Exchange Traded Funds provide effective access
UBS AM offer two Exchange Traded Funds (ETFs) that provide access to the MSCI Total Shareholder Yield indices, for the USA and the Eurozone (EMU) equity markets. For European market access, the UBS ETF (LU) Factor MSCI EMU Total Shareholder Yield UCITS ETF (EUR) fund invests in those European large and mid- cap stocks which have the strongest yield and share buyback profiles as defined by the MSCI EMU Total Shareholder Yield index.
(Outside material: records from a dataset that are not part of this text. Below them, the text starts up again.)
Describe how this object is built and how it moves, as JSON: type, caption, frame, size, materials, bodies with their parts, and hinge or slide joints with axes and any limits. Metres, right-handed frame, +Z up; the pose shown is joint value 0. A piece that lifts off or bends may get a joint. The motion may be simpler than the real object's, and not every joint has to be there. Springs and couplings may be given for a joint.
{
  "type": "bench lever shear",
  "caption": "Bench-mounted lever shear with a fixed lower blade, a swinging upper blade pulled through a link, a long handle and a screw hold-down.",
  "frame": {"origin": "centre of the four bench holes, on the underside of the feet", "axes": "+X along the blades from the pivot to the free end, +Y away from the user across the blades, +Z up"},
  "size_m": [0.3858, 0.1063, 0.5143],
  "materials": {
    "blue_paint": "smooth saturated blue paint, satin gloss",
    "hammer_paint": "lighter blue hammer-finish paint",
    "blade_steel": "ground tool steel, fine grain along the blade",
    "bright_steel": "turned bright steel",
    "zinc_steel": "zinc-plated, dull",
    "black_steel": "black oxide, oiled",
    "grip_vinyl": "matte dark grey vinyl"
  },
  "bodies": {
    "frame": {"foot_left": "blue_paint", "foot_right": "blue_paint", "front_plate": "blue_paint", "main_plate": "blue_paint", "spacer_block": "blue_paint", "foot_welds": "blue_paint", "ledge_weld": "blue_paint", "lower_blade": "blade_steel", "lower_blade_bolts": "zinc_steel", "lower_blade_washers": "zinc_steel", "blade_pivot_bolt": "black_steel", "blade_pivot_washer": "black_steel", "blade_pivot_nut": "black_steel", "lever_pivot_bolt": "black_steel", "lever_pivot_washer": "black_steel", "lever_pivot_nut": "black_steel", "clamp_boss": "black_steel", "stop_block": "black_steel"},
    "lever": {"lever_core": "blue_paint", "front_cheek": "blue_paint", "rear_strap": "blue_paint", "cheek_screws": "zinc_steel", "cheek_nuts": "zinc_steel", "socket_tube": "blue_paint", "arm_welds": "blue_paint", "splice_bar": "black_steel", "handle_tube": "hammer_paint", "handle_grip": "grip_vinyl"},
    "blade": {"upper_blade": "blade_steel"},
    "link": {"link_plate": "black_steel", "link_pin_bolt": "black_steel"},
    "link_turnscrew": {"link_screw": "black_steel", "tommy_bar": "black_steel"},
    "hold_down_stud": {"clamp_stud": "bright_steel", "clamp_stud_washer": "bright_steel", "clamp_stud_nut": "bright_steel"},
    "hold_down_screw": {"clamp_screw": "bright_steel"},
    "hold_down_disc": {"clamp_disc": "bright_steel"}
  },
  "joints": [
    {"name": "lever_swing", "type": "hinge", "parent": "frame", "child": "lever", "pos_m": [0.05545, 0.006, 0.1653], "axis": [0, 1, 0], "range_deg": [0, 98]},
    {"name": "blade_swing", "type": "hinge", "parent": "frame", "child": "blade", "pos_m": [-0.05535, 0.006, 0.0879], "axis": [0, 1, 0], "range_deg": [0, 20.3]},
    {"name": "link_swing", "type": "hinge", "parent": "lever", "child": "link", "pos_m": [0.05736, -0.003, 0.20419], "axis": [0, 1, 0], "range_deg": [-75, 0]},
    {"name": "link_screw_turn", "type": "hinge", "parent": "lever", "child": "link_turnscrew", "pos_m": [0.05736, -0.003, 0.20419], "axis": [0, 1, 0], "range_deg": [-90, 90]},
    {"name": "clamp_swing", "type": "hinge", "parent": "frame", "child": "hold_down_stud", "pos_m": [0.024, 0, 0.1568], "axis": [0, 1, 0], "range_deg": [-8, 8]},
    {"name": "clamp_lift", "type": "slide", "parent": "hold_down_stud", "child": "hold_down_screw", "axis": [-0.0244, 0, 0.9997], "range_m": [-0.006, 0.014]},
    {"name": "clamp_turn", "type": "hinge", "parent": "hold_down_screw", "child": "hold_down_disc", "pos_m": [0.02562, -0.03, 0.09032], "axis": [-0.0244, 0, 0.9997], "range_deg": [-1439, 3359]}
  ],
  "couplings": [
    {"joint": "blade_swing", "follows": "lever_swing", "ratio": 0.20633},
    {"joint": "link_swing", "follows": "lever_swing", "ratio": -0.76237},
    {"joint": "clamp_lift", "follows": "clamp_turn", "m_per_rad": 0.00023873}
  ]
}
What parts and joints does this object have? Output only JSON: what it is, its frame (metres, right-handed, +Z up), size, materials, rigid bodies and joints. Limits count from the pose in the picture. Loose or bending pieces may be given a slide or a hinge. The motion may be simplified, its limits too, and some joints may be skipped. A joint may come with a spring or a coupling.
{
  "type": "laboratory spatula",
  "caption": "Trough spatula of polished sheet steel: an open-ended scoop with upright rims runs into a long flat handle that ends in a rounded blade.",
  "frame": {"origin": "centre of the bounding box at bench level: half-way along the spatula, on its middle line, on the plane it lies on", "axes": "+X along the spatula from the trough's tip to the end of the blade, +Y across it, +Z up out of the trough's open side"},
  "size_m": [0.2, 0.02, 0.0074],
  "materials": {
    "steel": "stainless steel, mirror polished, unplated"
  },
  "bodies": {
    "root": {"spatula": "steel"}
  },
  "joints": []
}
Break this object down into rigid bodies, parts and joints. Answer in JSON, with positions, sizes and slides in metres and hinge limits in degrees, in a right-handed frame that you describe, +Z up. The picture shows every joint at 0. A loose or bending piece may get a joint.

As Andrew Walsh explains, “typically, the number of stocks which ‘make the grade’ would represent about 25% of the constituents of the MSCI EMU parent index. Similarly, the UBS ETF (IE) Factor MSCI USA Total Shareholder Yield UCITS ETF (USD) invests in those US large and mid-cap stocks which have the best profiles in this respect and also represents c. 25% of the MSCI USA parent index”. Finally, it should be noted that within the distributing share class, the dividends are distributed (income), whilst buybacks result in a capital gain, if the underlying price has moved up. This capital gain is reinvested in line with the index methodology.